As much as I would love to talk about women in STEM and be greeted with a positive reception, unfortunately this is often not the case. When talking about any women’s issue, whether that be society-wide or industry specific, there is often a backlash or you are met with people blocking their ears.
But the staff at the ESA were incredibly enthusiastic about the topic and eager to get involved – nothing could be better than a multi-national organisation like the European Space Agency weighing in on the discourse!
My lecture covered a range of topics – focusing on the unconscious or more subtle forms of sexism which hold back women and girls in STEM (such as Stereotype Threat and Science Capital). As well as showing some examples of the good and bad campaigns which have tried to encourage young girls into science.
The only way we can start making a difference is if we get as many people to chip-in as possible, from all departments and all rungs of the ladder. I really look forward to see what the ESA does next in terms of aiding more girls to STEM and I am excited to see how the staff react and get involved.
(On a another note, Wales lost in the semi-finals and I flew back from Paris surrounded by very proud, yet melancholy, Welsh people)
I am getting to that stage in life where my friends are having kids, and that means I am buying gifts, toys and books. This task has become increasingly more arduous after I started blogging about gender roles.
When perusing the shelves, I try to think about the bigger picture. If I am buying for a friend’s little girl, I think about the amount of pink, fluffy and typically ‘girly’ things they will be receiving this birthday, and wondering if I can combat the effects of this with the gift of building blocks. Or if I am buying books for my friend’s little boy, I look through at the characters and assess the integrity of the female characters in the book. In short, it takes me a very long time to buy presents.
Recent visits to the kid’s section of the book shop have caused me to leave with my head in my hands. Although there is so much work going on to raise awareness for the importance of representation in books for children, this section of the book shop is saturated with gender stereotypes and it saddens me.

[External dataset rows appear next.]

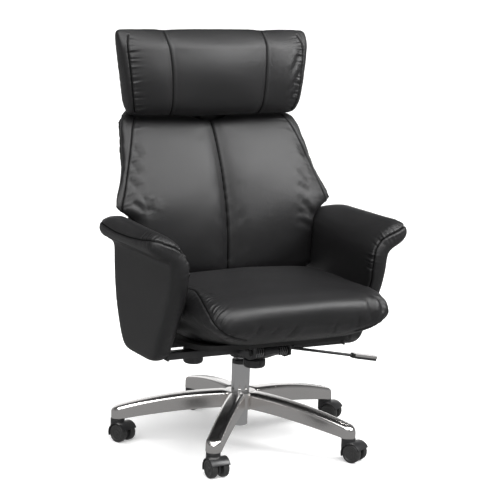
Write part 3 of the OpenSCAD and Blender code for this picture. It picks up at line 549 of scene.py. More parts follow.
def ripple(along: np.ndarray, pitch: float, seed: int) -> np.ndarray:
    """An uneven wave from -1 to 1 that never repeats exactly.

    Args:
        along: Length along a line.
        pitch: Mean distance between two crests.
        seed: Picks the wave's phases.

    Returns:
        The wave's height at each length.
    """
    rng = np.random.default_rng(seed)
    total = np.zeros_like(along)
    waves = ((1.0, 0.55), (0.61, 0.45), (1.73, 0.3))
    for factor, share in waves:
        total += share * np.sin(2 * math.pi * along * factor / pitch + rng.uniform(0, PHASES))
    return total / sum(share for _, share in waves)


class Path:
    """A line of points over a surface, along which a seam or a crease runs."""

    def __init__(self, points: Sequence[Point]) -> None:
        """Keeps the points, in order along the line."""
        self.points = np.array(points, float)

    def mirrored(self) -> "Path":
        """The same line on the chair's other side."""
        return Path(self.points * np.array([-1.0, 1.0, 1.0]))

    def runs(self) -> np.ndarray:
        """The length along the line to each of its points."""
        steps = np.linalg.norm(np.diff(self.points, axis=0), axis=1)
        return np.concatenate([[0.0], np.cumsum(steps)])

    def places(self, lengths: np.ndarray) -> np.ndarray:
        """The places at some lengths along the line, one row for each."""
        return np.stack([np.interp(lengths, self.runs(), self.points[:, k]) for k in range(3)], axis=1)

    def spaced(self, pitch: float) -> np.ndarray:
        """Places along the line, one pitch apart, one row for each."""
        return self.places(np.arange(pitch / 2, self.runs()[-1], pitch))

    def laid_on(self, obj: bpy.types.Object, pitch: float = 0.006) -> "Path":
        """The same line, drawn onto a surface.

        Args:
            obj: The piece whose surface the line follows.
            pitch: Distance between the points of the new line.

        Returns:
            The line with every point on the surface.
        """
        total = self.runs()[-1]
        line = self.places(np.linspace(0.0, total, max(2, round(total / pitch))))
        return Path([tuple(obj.closest_point_on_mesh(Vector(spot))[1]) for spot in line])

    def measure(self, places: np.ndarray) -> tuple[np.ndarray, np.ndarray, np.ndarray]:
        """Finds how far each place lies from the line.

        Args:
            places: One row for each place.

        Returns:
            The distance, the length along the line to the nearest point, and that point.
        """
        best = np.full(len(places), np.inf)
        along = np.zeros(len(places))
        nearest = np.zeros_like(places)
        run = 0.0
        for start, end in zip(self.points[:-1], self.points[1:]):
            step = end - start
            length = float(np.linalg.norm(step))
            share = np.clip(((places - start) @ step) / length**2, 0.0, 1.0)
            foot = start + share[:, None] * step
            gap = np.linalg.norm(places - foot, axis=1)
            closer = gap < best
            best[closer] = gap[closer]
            along[closer] = run + share[closer] * length
            nearest[closer] = foot[closer]
            run += length
        return best, along, nearest


class Mark:
    """Something that moves a surface along its normals and may paint shade into it there."""

    def lay_on(self, obj: bpy.types.Object) -> None:
        """Draws the mark's line, where it has one, onto a surface."""

    def height(self, places: np.ndarray) -> tuple[np.ndarray, np.ndarray]:
        """The height along the normal and the painted shade in a crease from 0 to 1, for each place."""
        raise NotImplementedError


@dataclass
class LineMark(Mark):
    """A mark that follows a line."""

    path: Path

    def lay_on(self, obj: bpy.types.Object) -> None:
        """Draws the mark's line onto a surface."""
        self.path = self.path.laid_on(obj)


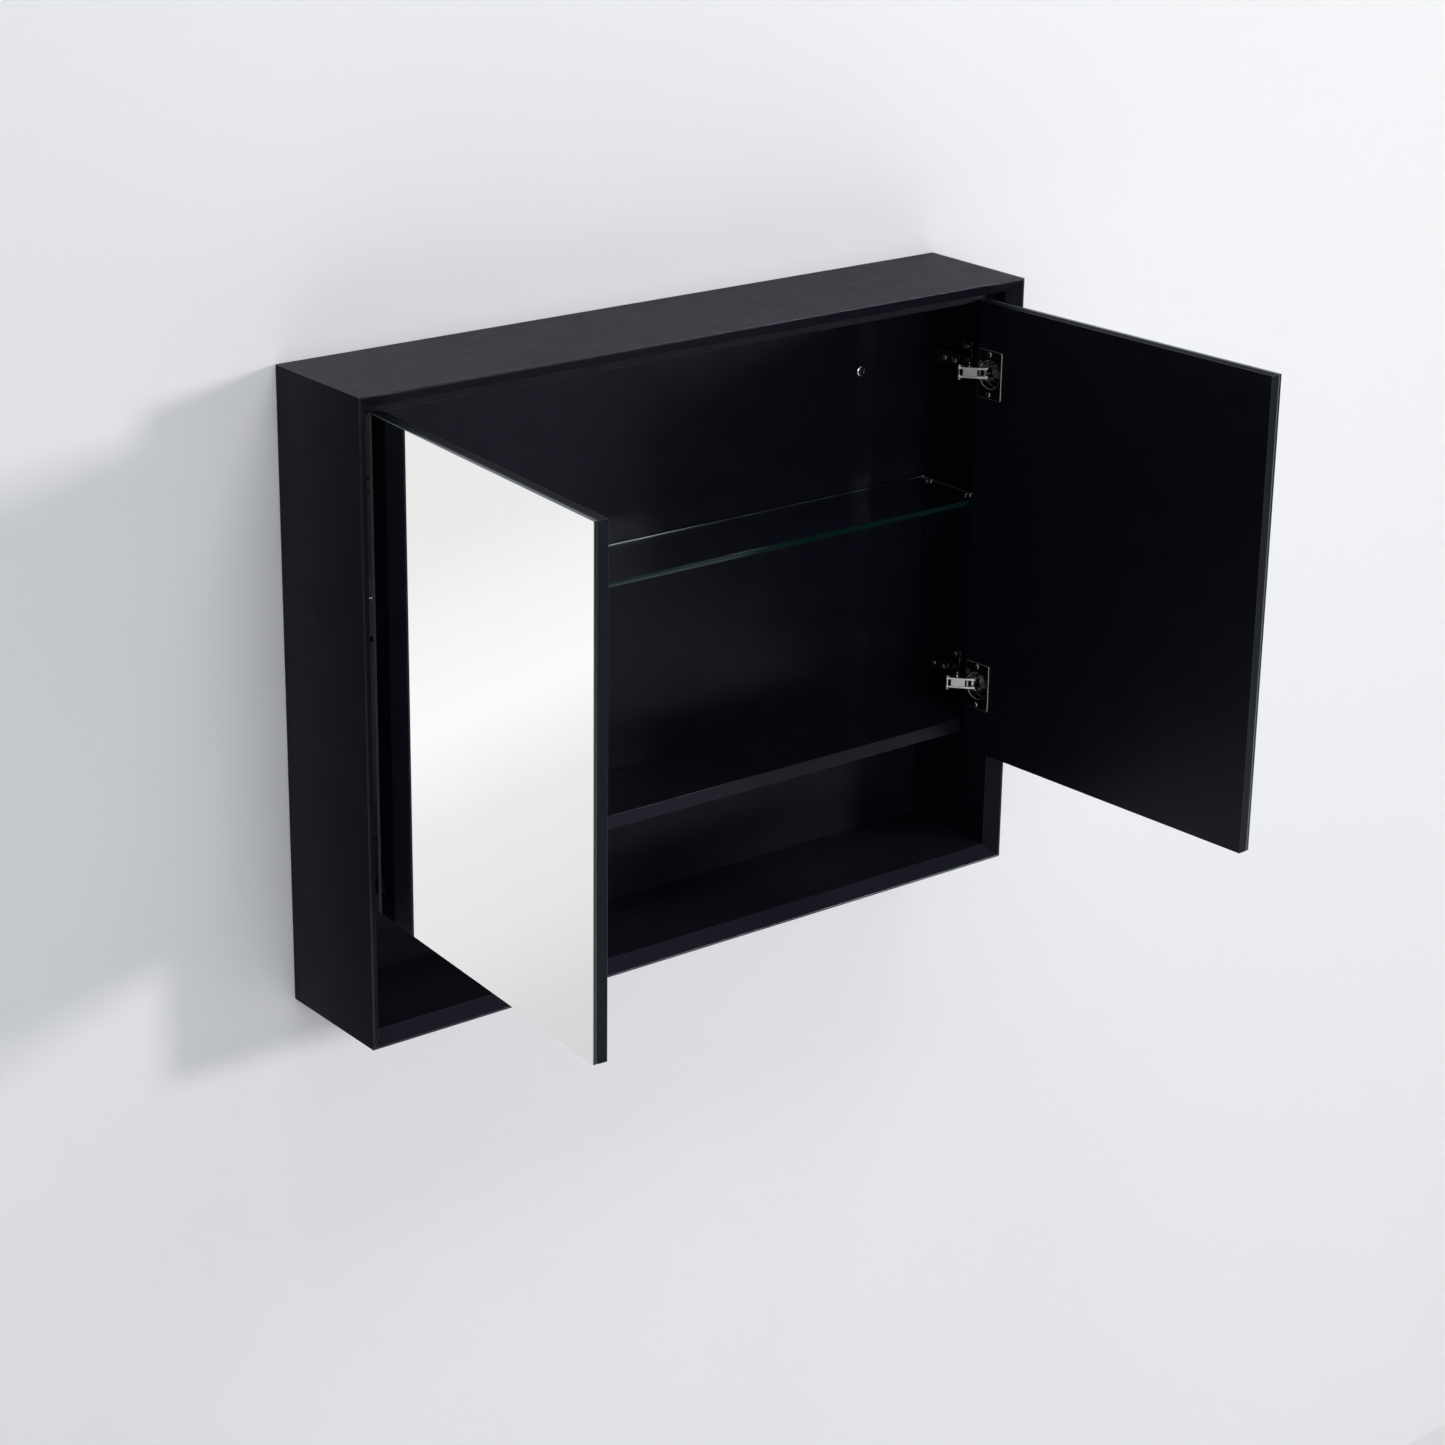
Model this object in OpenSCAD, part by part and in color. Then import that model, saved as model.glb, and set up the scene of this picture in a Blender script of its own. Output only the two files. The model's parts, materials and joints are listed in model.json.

Books are a way of opening up boundaries and exploring new realities for children. Books create new worlds and adventures for the reader, helping to make their most unachievable dreams into an almost tangible reality. But it seems that books aimed at boys open up different worlds than the books aimed at girls.
Science and space books perpetuate the idea that these realms are for boys, by rarely featuring girls or women as protagonists or even background characters. Just a short look through this section leaves me tutting in despair.
My latest search for birthday presents for my friend’s children left me exasperated. It feels like despite the amount of research about the importance of considering gender roles when creating toys and books for children, representation is an afterthought.
I encourage you to look at what you are buying your children and look at who is featured in the books they are reading. Because the world those books may be opening up to them on the pages, may be reinforcing the fact that that world might not include them.
And when I say look at what you are buying, I mean really look. Even though shops are starting to stop separating their toy departments in to boys and girls sections, it can still be really obvious who the toys are designed for.
I was stopped in my tracks during one of my shopping trips by this toy display. Even though these toys don’t exactly say ‘boys first lab’ or ‘girl’s first lab’, you can instantly tell who these toys are aimed at.
Not only are they differentiating their science toys for different genders, but the types of science they are aiming at boys and girls is very different. The pink packaging immediately is associated with girls, and the science kits they are marketing to them involve beauty and cosmetics; because that is the kind of science girls would want to do [insert sarcasm here].
But what can we do about it? When you see example of this make sure you shout about it. Tweet it, share it and make yourself heard. Tag the publisher or campaigners like Let Toys be Toys to make it known that you are not happy about it.
Dr Seuess said: “The more that you read, the more things you will know. The more that you learn, the more places you’ll go.”
But with the gendered books content we are giving future generations, only half of the population will be going to more place – and the other half will be left behind.
(I won’t be going into space, but I will be doing something incredibly exciting.)
- Women make up just 12.8% of the STEM workforce, and their representation has only increased by 0.2% in the last four years.
- Women make up just 13% of physics faculty members and earn up to 20% of physics bachelor’s degrees.
- Women make up 9% of the engineering workforce and only 6% of registered engineers and technicians are women.
- Women make up just 15% of the astronomers worldwide.
These figures need to be processed in several different ways. We first need to value that these statistics reflect social issues in society that are holding back women and preventing them from entering these industries. But we also need to appreciate what impact these figures have on science itself.
If we ignore the social aspects of inequality (for just a moment) and simply look at the effects that inequality has on the economics and quality of science, it becomes apparent that holding back women in the industry, holds back the industry itself.
Women are significantly more likely to be employed below their skill set, and therefore we have an untapped resource of talent. It is thought that if we actually started harnessing women to their full potential, the UK could generate £23 billion. This phenomena also applies to science, imagine if all the women who were employed below their skill set in STEM were allowed to reach their full potential?
Inequality also greatly impacts on scientific research itself. Research has shown that if you simply increase the diversity of your workforce, you will create better scientific research as you are bringing more perspectives to solve the same problem.
Therefore is it fantastic that the European Space Agency is including a talk about women in STEM in their Beyond Space lecture series. Not only does addressing these issues raise awareness for them, but it could have a wider effect on the way we value how social structures interact with the quality of scientific research and how they impact on the economic future of science.